Last night, my good friend gave me a copy of "Mastering the Art of French Cooking". I received it last year at a Book Club book exchange, and she stole it. I barely even remembered that she took it more than once or twice a month. I sat on my porch and read the introductions and forwards. There were about eight of them, two from Julia Child herself.
Cook books are something special to me. They combing my two great loves, cooking, and reading, more specifically, books. I had a childhood, lacking in all forms of tangible manifestations of love. Perhaps due to some genetic memory in my French and Italian lineage, I have long equated delicious food with feeling loved. It is by no accident that my best child hood memories took place in the kitchen or at the dining room table of the most amazing cook I know to this very day, My Aunt Liz. She is a loud, exotically beautiful Brooklyn born Italian. She oozed love like essential oil, but not a flowery oil, a garlic and pepper infused oil. It was a love that was not about making you feel good about yourself by telling you how wonderful you were, it made you feel good about yourself because it took care of your needs. It was a love that could tell, just by looking at you, that you need a sandwich and a glass of milk. Her house always had the lingering smell of the red sauce she made weekly, and a cookie drawer. A drawer, designated for nothing but cookies! Oh, and she always had Pop-Tarts. That was as good as it got when I was little.

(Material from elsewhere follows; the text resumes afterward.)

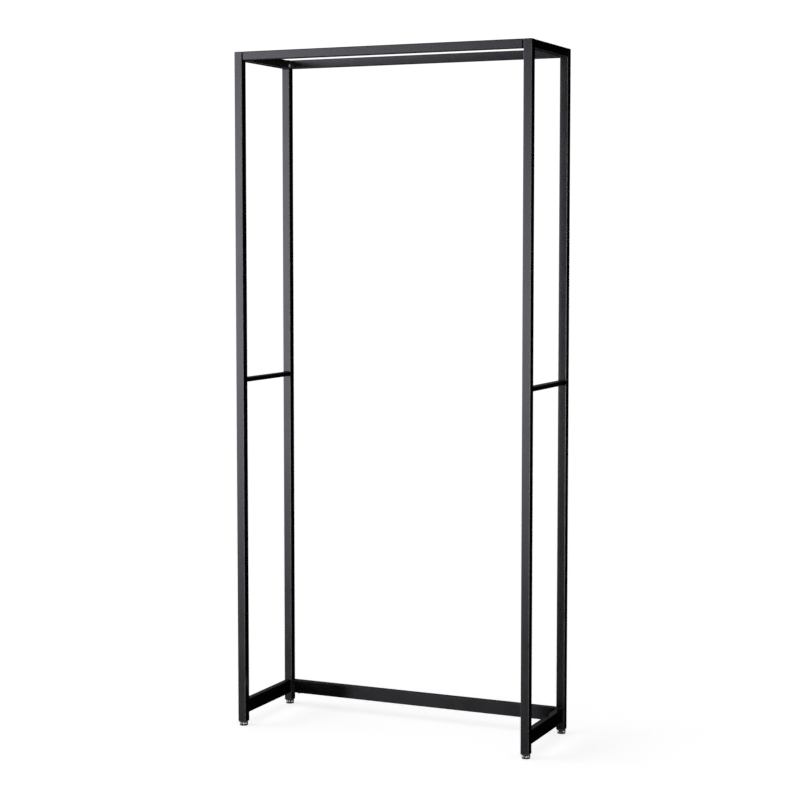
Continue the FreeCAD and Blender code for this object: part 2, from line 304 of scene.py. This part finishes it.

This was very different the house I grew up in, on the same street as Aunt Liz. Family dinner in my other aunt's house was an infrequent affair, tense and not very tasty. The aunt who raised me just wasn't a very good cook. I don't know if she wasn't able to taste well, or if she was missing that certain generosity of spirit and patience that I think is necessary to be a good cook. Our house always smelled like cigarette smoke. Aunt Torm pretty much gave up cooking around the time I was ten. I began making dinners for myself out of Top Ramen, hot dogs, and fried eggs. Not all at the same time of course. I would roast the hot dogs over the gas flame on our stove, and I drained the broth off the noodles in the Top Ramen and add canned Parmesan cheese. none of these are particularly original ideas, but at ten years old, it was the best I could do. The point is, I was tweaking, and working, and trying to make mediocre food taste good.
When I moved in with my dad at sixteen, my step-mother had several cookbooks. She was a busy pastor's wife, and it often fell to me to cook dinner for the family, and what ever members of the congregation we had for dinner that night. I never felt this was a burden. I loved it. One of the recipes I discovered in one of Ruth's little church based cookbooks is a recipe I use to this very day. (Heavenly Chicken)

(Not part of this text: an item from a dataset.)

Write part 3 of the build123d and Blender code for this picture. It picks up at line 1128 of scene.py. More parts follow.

Somehow, over the years, I have amassed a collection of about 60 cookbooks. I have at least skimmed through all of them. Many of them I have read cover to cover, like a novel. Ann Hodgman is my favorite, both for entertainment value, and recipes. Many of my cookbooks are old, from the 70's or earlier. The old ones give me a sense of history. I think about older dinner parties, where there was no goat cheese or sun-dried tomatoes. I am also grateful, that we are no longer expected to eat things covered in Jello and call it fancy.

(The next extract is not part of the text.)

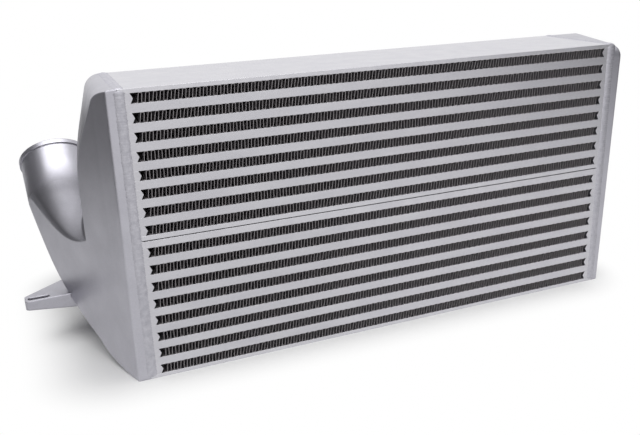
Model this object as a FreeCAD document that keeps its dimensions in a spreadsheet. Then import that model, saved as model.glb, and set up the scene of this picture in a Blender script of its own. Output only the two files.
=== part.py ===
import FreeCAD, Part
import math
import os
import Sketcher

# Bar and plate intercooler with a stepped core. Two brazed core blocks of different depth
# stand one on the other, and a cast end tank is welded on at each side.
# Frame: +X along the core, -Y towards the incoming air, +Z up. The origin is the centre
# of the core's bottom face. Lengths are in millimetres, angles in degrees.

doc = FreeCAD.newDocument("intercooler")
sheet = doc.addObject("Spreadsheet::Sheet", "sizes")

SIZES = [
    # core
    ("fin_length", 500.0),
    ("bar_length", 10.0),
    ("nose_length", 2.3),
    ("depth_upper", 108.0),
    ("depth_lower", 140.0),
    ("rows_upper", 8),
    ("rows_lower", 8),
    ("fin_height", 9.05),
    ("fin_period", 25.0),
    ("fin_sheet", 0.8),
    ("fin_clearance", 0.3),
    ("tube_height", 7.88),
    ("tube_sheet", 0.8),
    ("tube_bar", 7.0),
    ("turb_period", 40.0),
    ("turb_sheet", 0.6),
    ("plate_top", 3.9),
    ("plate_mid_upper", 4.5),
    ("block_gap", 0.9),
    ("plate_mid_lower", 6.6),
    ("plate_base", 3.8),
    # end tanks
    ("tank_wall", 4.0),
    ("flare_angle", 21.0),
    ("lip_radius", 2.5),
    ("left_lip", 11.6),
    ("left_lean_angle", 0.25),
    ("left_width", 37.6),
    ("left_shoulder", 17.1),
    ("left_shoulder_drop", 77.5),
    ("left_shoulder_radius", 16.0),
    ("left_flank_radius", 250.0),
    ("left_foot_radius", 28.0),
    ("left_step_radius", 22.0),
    ("left_taper_start", 60.0),
    ("left_taper", 3.5),
    ("right_lip", 8.2),
    ("right_lean_angle", 1.1),
    ("right_edge_radius", 14.0),
    # elbow pipes
    ("pipe_radius", 36.0),
    ("pipe_rise_angle", 42.0),
    ("pipe_turn_angle", 3.0),
    ("pipe_straight", 52.0),
    ("mouth_side", 48.8),
    ("mouth_back", 230.0),
    ("mouth_height", 168.5),
    ("pipe_flat", 0.5),
    ("bead_width", 5.0),
    ("bead_height", 1.3),
    ("duct_start", 62.0),
    ("duct_side", 27.5),
    ("duct_level", 72.2),
    ("duct_width", 22.5),
    ("duct_height", 54.8),
    ("duct_radius", 18.0),
    ("bend_back", 130.0),
    ("bend_side", 37.0),
    ("bend_level", 91.0),
    ("bend_rise_angle", 26.0),
    ("bend_width", 30.0),
    ("bend_height", 35.0),
    ("bend_radius", 29.0),
    ("bend_foot_radius", 16.0),
    # welds
    ("weld_width", 6.2),
    ("weld_height", 1.3),
    # mounting ears
    ("ear_inset", 26.0),
    ("ear_skew", 4.0),
    ("ear_level", 52.0),
    ("ear_side", 101.5),
    ("ear_length", 66.0),
    ("ear_root", 62.0),
    ("ear_tip", 14.0),
    ("ear_thick", 18.0),
    ("ear_tip_thick", 8.8),
    ("ear_radius", 3.5),
    ("slot_length", 21.5),
    ("slot_width", 6.5),
    ("slot_inset", 3.0),
]
for number, (alias, value) in enumerate(SIZES, start=1):
    sheet.set("A%d" % number, alias)
    sheet.set("B%d" % number, str(value))
    sheet.setAlias("B%d" % number, alias)
doc.recompute()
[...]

Mostly my cookbooks are like "how to love" manuals. Food, to make my family feel love, feel actual physical love, in their bellies. Waking up the smell of bacon, popovers whipped up when we have unexpected guests. Their favorite meal, whatever it may be, for birthdays, or first jobs, or other special days. My kids joke with me,
"You can't solve every problem by making a sandwich Ma," they say. Well, I disagree. There are very few problems that cannot be made better by a lovingly prepared meal.